**INSTRUCTION**
Take the entries below and print all of them exactly, please.

▬▬▬▬▬▬

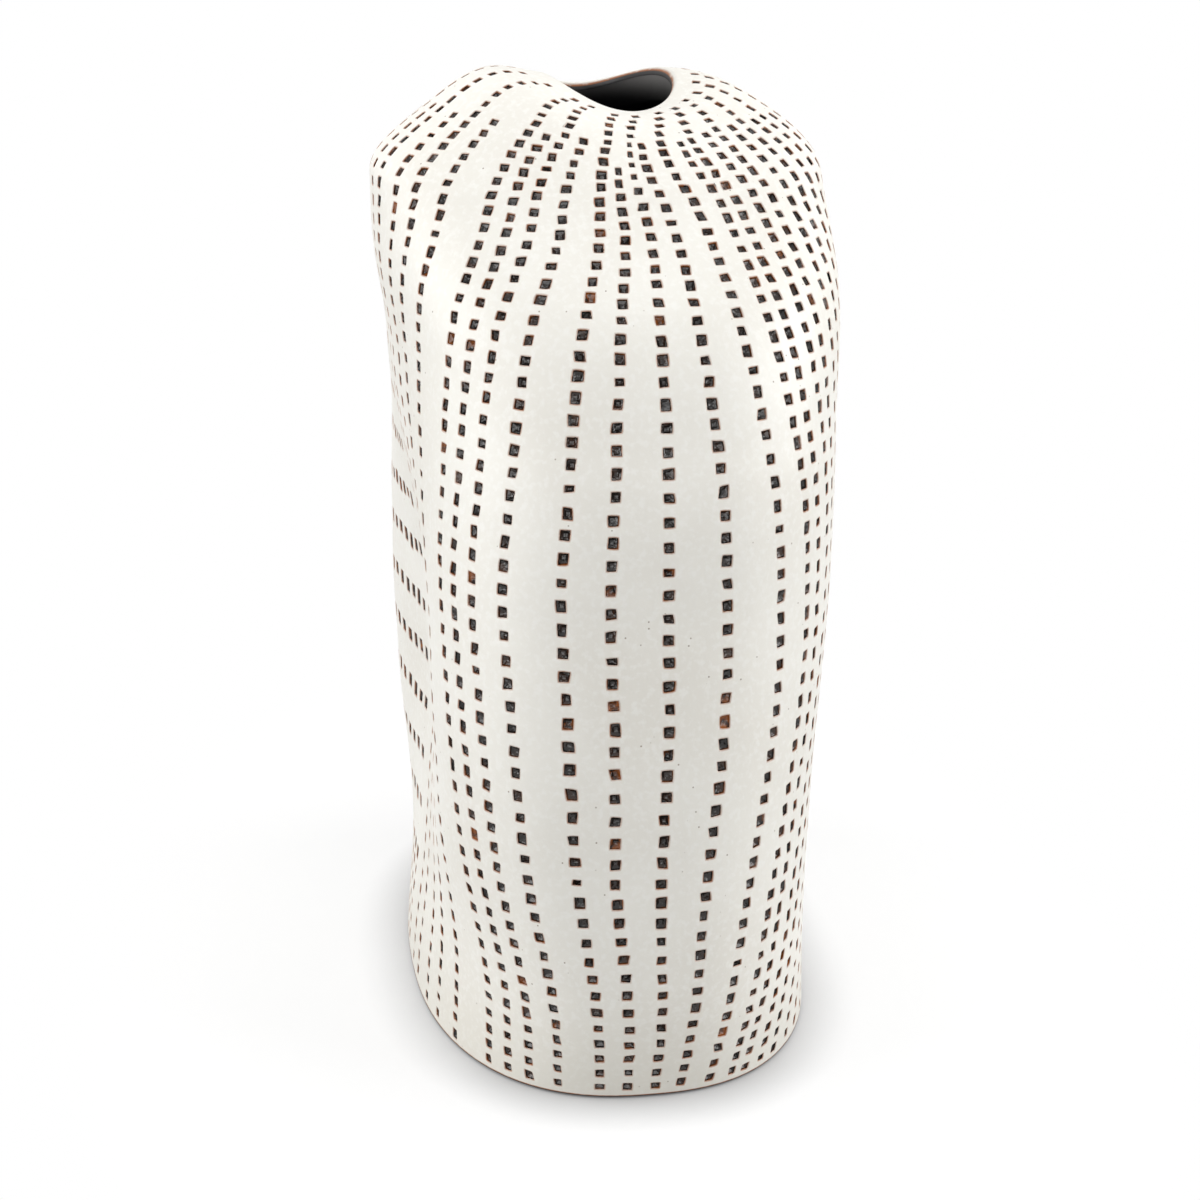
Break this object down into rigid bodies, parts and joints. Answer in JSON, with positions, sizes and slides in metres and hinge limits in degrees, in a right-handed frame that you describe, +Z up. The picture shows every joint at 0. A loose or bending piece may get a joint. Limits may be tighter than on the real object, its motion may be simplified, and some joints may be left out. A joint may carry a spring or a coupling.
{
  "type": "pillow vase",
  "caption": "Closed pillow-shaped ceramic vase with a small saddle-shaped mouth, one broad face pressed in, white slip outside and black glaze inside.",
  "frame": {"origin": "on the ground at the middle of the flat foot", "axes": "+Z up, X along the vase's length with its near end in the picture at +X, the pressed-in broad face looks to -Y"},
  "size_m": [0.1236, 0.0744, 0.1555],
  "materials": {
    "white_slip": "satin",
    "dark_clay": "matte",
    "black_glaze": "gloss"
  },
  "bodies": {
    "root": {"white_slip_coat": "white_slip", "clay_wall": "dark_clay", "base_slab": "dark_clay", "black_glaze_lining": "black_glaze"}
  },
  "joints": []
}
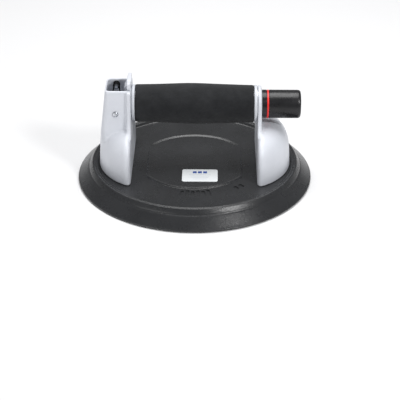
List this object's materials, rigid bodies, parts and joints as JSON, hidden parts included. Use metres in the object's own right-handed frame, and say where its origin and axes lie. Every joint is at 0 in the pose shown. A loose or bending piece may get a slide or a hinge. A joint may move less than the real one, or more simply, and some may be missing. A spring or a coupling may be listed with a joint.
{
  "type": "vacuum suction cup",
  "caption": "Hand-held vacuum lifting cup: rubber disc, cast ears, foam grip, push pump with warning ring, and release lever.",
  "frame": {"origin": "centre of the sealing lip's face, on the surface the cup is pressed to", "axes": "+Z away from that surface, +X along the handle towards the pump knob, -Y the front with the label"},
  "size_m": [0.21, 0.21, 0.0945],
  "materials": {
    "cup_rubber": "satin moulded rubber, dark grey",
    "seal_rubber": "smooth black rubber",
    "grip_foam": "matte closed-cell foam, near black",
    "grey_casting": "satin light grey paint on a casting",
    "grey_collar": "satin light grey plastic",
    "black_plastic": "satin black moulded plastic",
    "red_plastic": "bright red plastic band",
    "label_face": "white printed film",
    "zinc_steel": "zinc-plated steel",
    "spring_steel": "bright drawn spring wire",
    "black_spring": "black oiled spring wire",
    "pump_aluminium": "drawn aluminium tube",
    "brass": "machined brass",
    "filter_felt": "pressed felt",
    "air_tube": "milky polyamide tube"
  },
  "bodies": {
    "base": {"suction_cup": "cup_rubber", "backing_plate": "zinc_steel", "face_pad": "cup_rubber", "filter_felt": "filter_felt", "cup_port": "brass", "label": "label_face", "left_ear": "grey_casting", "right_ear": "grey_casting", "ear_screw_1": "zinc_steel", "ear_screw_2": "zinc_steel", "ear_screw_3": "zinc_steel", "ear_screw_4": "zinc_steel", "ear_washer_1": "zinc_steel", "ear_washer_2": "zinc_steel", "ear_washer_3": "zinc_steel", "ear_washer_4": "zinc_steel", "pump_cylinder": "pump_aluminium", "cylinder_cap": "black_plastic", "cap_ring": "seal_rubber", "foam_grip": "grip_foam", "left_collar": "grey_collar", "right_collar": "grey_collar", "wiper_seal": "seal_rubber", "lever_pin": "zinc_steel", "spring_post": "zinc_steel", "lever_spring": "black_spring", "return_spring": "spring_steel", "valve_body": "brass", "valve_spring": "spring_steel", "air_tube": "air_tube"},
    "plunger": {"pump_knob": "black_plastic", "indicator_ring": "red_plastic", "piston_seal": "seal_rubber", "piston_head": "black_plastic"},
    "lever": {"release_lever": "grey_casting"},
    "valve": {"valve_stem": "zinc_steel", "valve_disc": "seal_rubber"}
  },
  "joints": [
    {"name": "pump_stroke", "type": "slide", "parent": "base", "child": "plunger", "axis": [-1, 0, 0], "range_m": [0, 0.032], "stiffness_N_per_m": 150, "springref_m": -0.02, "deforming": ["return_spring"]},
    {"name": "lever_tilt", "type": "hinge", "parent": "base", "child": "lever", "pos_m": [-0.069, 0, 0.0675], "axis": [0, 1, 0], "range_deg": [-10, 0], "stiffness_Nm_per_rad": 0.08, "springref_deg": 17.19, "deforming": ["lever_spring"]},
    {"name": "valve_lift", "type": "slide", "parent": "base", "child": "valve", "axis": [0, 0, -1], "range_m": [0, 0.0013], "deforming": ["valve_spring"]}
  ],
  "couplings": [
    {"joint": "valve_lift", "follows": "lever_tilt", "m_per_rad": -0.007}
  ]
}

▬▬▬▬▬▬

**TASK SOLUTION**
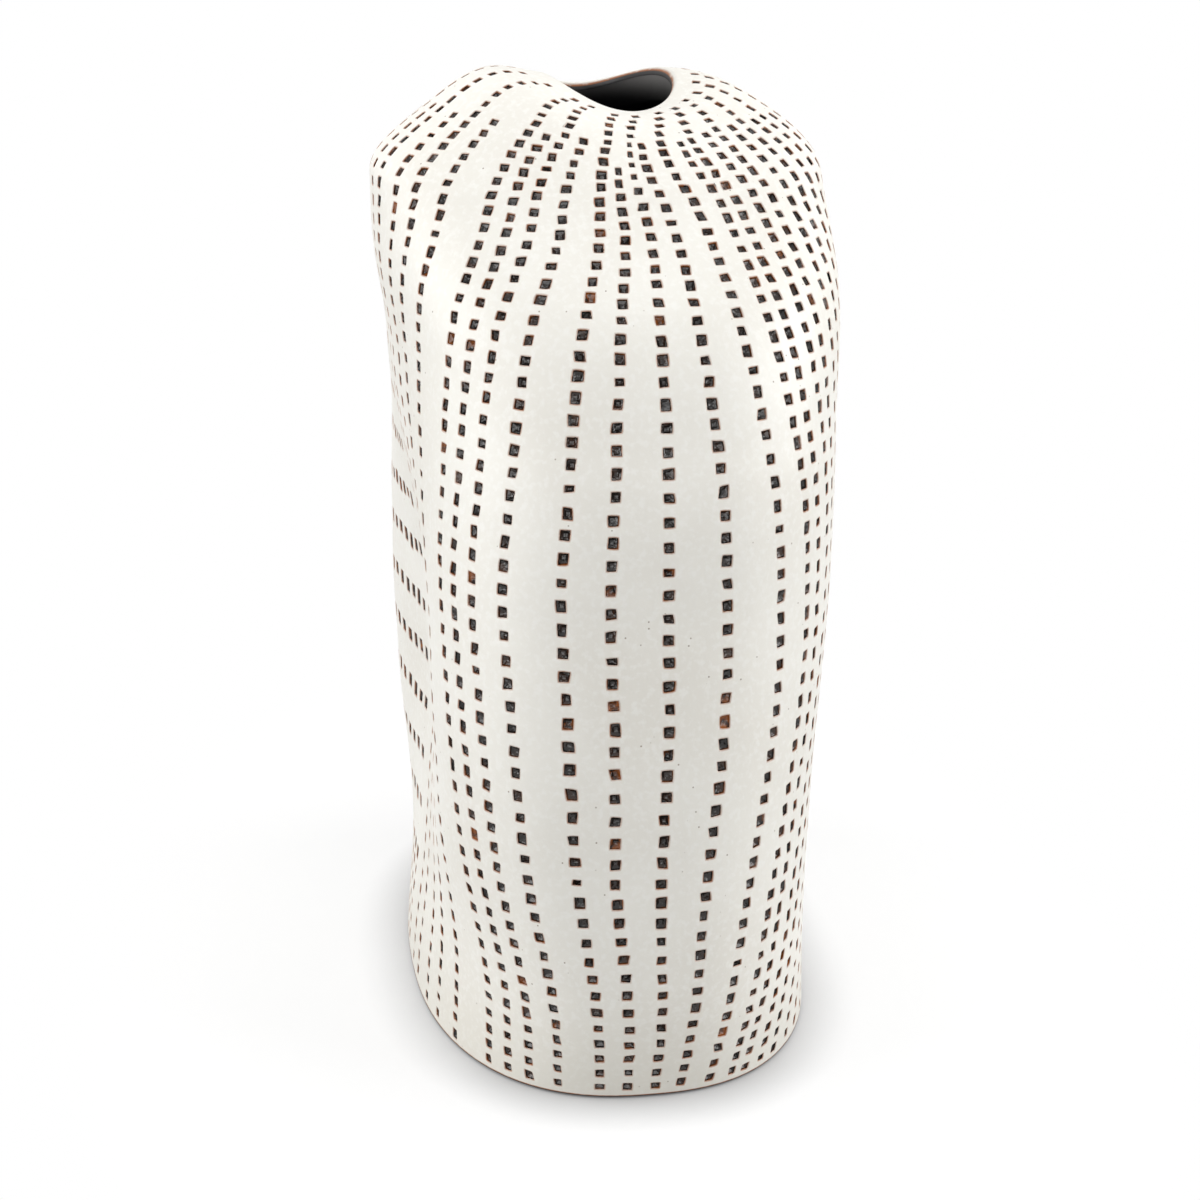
Break this object down into rigid bodies, parts and joints. Answer in JSON, with positions, sizes and slides in metres and hinge limits in degrees, in a right-handed frame that you describe, +Z up. The picture shows every joint at 0. A loose or bending piece may get a joint. Limits may be tighter than on the real object, its motion may be simplified, and some joints may be left out. A joint may carry a spring or a coupling.
{
  "type": "pillow vase",
  "caption": "Closed pillow-shaped ceramic vase with a small saddle-shaped mouth, one broad face pressed in, white slip outside and black glaze inside.",
  "frame": {"origin": "on the ground at the middle of the flat foot", "axes": "+Z up, X along the vase's length with its near end in the picture at +X, the pressed-in broad face looks to -Y"},
  "size_m": [0.1236, 0.0744, 0.1555],
  "materials": {
    "white_slip": "satin",
    "dark_clay": "matte",
    "black_glaze": "gloss"
  },
  "bodies": {
    "root": {"white_slip_coat": "white_slip", "clay_wall": "dark_clay", "base_slab": "dark_clay", "black_glaze_lining": "black_glaze"}
  },
  "joints": []
}
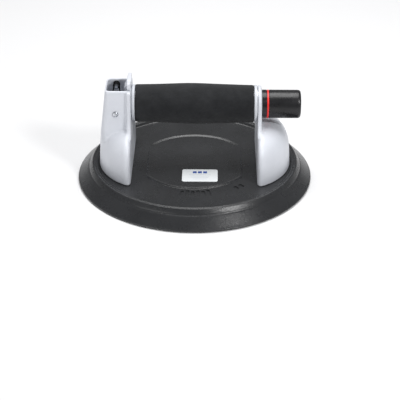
List this object's materials, rigid bodies, parts and joints as JSON, hidden parts included. Use metres in the object's own right-handed frame, and say where its origin and axes lie. Every joint is at 0 in the pose shown. A loose or bending piece may get a slide or a hinge. A joint may move less than the real one, or more simply, and some may be missing. A spring or a coupling may be listed with a joint.
{
  "type": "vacuum suction cup",
  "caption": "Hand-held vacuum lifting cup: rubber disc, cast ears, foam grip, push pump with warning ring, and release lever.",
  "frame": {"origin": "centre of the sealing lip's face, on the surface the cup is pressed to", "axes": "+Z away from that surface, +X along the handle towards the pump knob, -Y the front with the label"},
  "size_m": [0.21, 0.21, 0.0945],
  "materials": {
    "cup_rubber": "satin moulded rubber, dark grey",
    "seal_rubber": "smooth black rubber",
    "grip_foam": "matte closed-cell foam, near black",
    "grey_casting": "satin light grey paint on a casting",
    "grey_collar": "satin light grey plastic",
    "black_plastic": "satin black moulded plastic",
    "red_plastic": "bright red plastic band",
    "label_face": "white printed film",
    "zinc_steel": "zinc-plated steel",
    "spring_steel": "bright drawn spring wire",
    "black_spring": "black oiled spring wire",
    "pump_aluminium": "drawn aluminium tube",
    "brass": "machined brass",
    "filter_felt": "pressed felt",
    "air_tube": "milky polyamide tube"
  },
  "bodies": {
    "base": {"suction_cup": "cup_rubber", "backing_plate": "zinc_steel", "face_pad": "cup_rubber", "filter_felt": "filter_felt", "cup_port": "brass", "label": "label_face", "left_ear": "grey_casting", "right_ear": "grey_casting", "ear_screw_1": "zinc_steel", "ear_screw_2": "zinc_steel", "ear_screw_3": "zinc_steel", "ear_screw_4": "zinc_steel", "ear_washer_1": "zinc_steel", "ear_washer_2": "zinc_steel", "ear_washer_3": "zinc_steel", "ear_washer_4": "zinc_steel", "pump_cylinder": "pump_aluminium", "cylinder_cap": "black_plastic", "cap_ring": "seal_rubber", "foam_grip": "grip_foam", "left_collar": "grey_collar", "right_collar": "grey_collar", "wiper_seal": "seal_rubber", "lever_pin": "zinc_steel", "spring_post": "zinc_steel", "lever_spring": "black_spring", "return_spring": "spring_steel", "valve_body": "brass", "valve_spring": "spring_steel", "air_tube": "air_tube"},
    "plunger": {"pump_knob": "black_plastic", "indicator_ring": "red_plastic", "piston_seal": "seal_rubber", "piston_head": "black_plastic"},
    "lever": {"release_lever": "grey_casting"},
    "valve": {"valve_stem": "zinc_steel", "valve_disc": "seal_rubber"}
  },
  "joints": [
    {"name": "pump_stroke", "type": "slide", "parent": "base", "child": "plunger", "axis": [-1, 0, 0], "range_m": [0, 0.032], "stiffness_N_per_m": 150, "springref_m": -0.02, "deforming": ["return_spring"]},
    {"name": "lever_tilt", "type": "hinge", "parent": "base", "child": "lever", "pos_m": [-0.069, 0, 0.0675], "axis": [0, 1, 0], "range_deg": [-10, 0], "stiffness_Nm_per_rad": 0.08, "springref_deg": 17.19, "deforming": ["lever_spring"]},
    {"name": "valve_lift", "type": "slide", "parent": "base", "child": "valve", "axis": [0, 0, -1], "range_m": [0, 0.0013], "deforming": ["valve_spring"]}
  ],
  "couplings": [
    {"joint": "valve_lift", "follows": "lever_tilt", "m_per_rad": -0.007}
  ]
}